A time for experimentation
With the effects of Mifid II being felt across the market, IR departments are sizing up their options. In anticipation of less support from brokers, they are considering the best way – or ways – to fill the gap.
‘Where we’re going in corporate access, in my view, is a hybrid model,’ says Hufton. ‘Brokers will always be the core of the volume but direct will continue to grow as part of the mix, so for IR that means more complexity.’
Recent research underlines that IROs are relying less – although not dramatically so at this point – on the sell side. A net 12 percent of IR professionals globally report a decrease in their reliance on brokers for investor targeting over the last year, according to a survey of more than 200 respondents by IR Magazine. The findings, released in the recently published Investor Targeting report, show that 21 percent report a decrease, 9 percent an increase and 70 percent no change.
Despite Mifid II’s introduction, the biggest regional fall appears in North America, where a net 16 percent report a decrease in broker use for targeting (21 percent decrease, 5 percent increase), compared with a net 11 percent in Europe (24 percent decrease, 13 percent increase).
One trend that links many IR teams today is that they are in an experimental phase. Now is the time to try out new approaches to see what works – and what doesn’t.
Dutch insurer Aegon is a case in point. So far in 2019, the company has toured Scotland using a corporate access platform and tried an independent investor relations firm for a second-tier London roadshow. And later in the year it plans to organize its own roadshow to a city where it knows the investment community well, such as Frankfurt or London. ‘We are trying a lot of different things to see what works best for us, but we haven’t found the silver bullet yet,’ says head of IR Jan Willem Weidema.
A former sell-sider himself, Weidema is aware of the potential difficulties of putting on a successful trip. ‘One thing I know is that the sell side doesn’t have an easy time organizing a roadshow because the buy side can be very unpredictable,’ he says. ‘The first meeting calls you up and says, I can’t do the 9.00 am meeting – can we do 2.00 pm? And then you have to turn your schedule upside down.’

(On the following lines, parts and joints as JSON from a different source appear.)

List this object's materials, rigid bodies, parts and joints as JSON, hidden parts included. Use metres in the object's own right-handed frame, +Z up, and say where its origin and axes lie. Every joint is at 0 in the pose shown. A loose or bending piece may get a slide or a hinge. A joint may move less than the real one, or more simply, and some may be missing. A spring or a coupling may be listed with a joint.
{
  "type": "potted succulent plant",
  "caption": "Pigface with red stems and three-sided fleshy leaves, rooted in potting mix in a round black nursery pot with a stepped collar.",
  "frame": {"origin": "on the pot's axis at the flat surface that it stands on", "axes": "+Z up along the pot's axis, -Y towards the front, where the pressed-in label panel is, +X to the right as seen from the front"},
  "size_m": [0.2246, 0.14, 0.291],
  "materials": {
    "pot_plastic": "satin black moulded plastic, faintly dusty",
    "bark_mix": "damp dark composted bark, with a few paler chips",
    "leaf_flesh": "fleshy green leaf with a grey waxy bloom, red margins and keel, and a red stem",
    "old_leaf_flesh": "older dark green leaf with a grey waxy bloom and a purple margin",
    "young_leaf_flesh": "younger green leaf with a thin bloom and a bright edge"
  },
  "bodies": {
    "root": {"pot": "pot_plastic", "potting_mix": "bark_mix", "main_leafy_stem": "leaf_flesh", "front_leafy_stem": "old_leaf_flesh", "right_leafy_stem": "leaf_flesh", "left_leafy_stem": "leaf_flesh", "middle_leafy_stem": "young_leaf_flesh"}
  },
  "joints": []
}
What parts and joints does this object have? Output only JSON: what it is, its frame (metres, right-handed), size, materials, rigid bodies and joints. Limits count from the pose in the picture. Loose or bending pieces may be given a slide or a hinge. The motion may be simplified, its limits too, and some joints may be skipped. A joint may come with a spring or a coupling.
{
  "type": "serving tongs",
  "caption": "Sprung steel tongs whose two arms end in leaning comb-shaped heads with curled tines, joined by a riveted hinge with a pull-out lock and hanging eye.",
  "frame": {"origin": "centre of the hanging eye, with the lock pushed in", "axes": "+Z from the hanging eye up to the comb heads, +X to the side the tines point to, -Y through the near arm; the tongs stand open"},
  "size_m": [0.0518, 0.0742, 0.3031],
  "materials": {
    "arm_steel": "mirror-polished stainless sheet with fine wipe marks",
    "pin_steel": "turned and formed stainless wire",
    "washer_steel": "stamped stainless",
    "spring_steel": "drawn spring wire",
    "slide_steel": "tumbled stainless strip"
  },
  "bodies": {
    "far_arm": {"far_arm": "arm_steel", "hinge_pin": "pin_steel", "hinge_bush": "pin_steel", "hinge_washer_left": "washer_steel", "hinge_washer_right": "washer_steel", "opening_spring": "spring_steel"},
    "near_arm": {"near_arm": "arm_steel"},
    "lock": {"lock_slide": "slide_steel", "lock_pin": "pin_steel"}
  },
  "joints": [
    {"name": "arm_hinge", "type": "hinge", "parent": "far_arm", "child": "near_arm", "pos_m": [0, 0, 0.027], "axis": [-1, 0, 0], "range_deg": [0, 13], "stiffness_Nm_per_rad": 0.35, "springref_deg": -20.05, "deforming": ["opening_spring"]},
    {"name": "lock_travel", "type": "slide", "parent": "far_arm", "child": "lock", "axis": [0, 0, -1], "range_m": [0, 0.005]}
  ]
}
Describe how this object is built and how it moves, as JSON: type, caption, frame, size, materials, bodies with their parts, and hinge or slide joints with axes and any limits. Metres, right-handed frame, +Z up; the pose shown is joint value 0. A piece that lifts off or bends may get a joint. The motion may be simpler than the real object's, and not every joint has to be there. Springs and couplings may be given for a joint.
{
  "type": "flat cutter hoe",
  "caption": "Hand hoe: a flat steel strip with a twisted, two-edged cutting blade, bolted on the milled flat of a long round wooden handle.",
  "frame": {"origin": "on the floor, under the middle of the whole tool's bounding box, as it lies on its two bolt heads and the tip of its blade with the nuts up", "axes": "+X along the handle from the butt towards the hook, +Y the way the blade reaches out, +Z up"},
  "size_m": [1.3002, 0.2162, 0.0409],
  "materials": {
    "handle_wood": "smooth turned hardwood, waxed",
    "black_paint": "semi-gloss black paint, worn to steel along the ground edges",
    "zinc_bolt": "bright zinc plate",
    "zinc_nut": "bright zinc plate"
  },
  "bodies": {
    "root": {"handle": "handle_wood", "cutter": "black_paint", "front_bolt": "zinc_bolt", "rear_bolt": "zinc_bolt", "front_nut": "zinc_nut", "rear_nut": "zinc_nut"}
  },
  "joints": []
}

Weidema is also teaming up with other insurance sector IROs to maintain the quality of the events they attend. ‘For far-flung locations, what we try to do is embrace the same conference, so the quality of the event goes up and we see higher-quality investors,’ he says, using the West Coast of the US as an example. ‘The investors know it’s going to be worthwhile because all the European insurance companies are there.’
When it comes to going on roadshows alone, RWE is ahead of the pack: the German company generally deals with Frankfurt through self-directed visits. ‘It’s not that big, and there are only four or five big investors there, so that’s usually fine to set up ourselves,’ explains Grieve.
But now the IR team is broadening its list of locations. ‘We are also doing Switzerland ourselves,' Grieve adds. 'And we have started to do London in a hybrid model, whereby we set up all the one-on-one meetings ourselves, but usually still use a broker for the group meetings. We have not done that yet with the US but we could imagine it working for places like New York and Boston, where we know our key investors very well.’
Grieve is keen to point out, however, that the sell side remains an important source of support, especially for finding new investors or visiting distant locations, such as Asia. ‘We cannot claim we know everybody out there – we don’t,’ she admits. ‘And frankly we do see a benefit in the sell side and its sales people where it is their job to speak to investors, day in and day out.’
Of course, taking on more corporate access internally adds to the demands on IR teams. ‘The easiest thing about using brokers is they take on a lot of the admin,’ says James Collins, head of IR at FTSE 100-listed UK supermarket chain J Sainsbury. ‘To a certain extent, you also use the broker’s knowledge in terms of who you should contact, how you should set up a roadshow, how to set up a meeting. If you bring that in-house, that’s a whole set of requirements you might not have been set up to do beforehand.
‘So for me that’s meant one extra head: we’ve gone from a team of three to a team of four, allocating some of that resource specifically to targeting.’ J Sainsbury has also brought in a technology platform to help with the administration of roadshows, CRM and facilitating feedback.
Collins notes that, regardless of what’s happening on the sell side, he favors dealing with investors directly. ‘I think investor relations is most effective through having clear and direct relationships with the people who own your shares, and the people who potentially own your shares,’ he says. ‘Rather than sit back and rely on someone else to do that for you, we really want to push to do it ourselves.’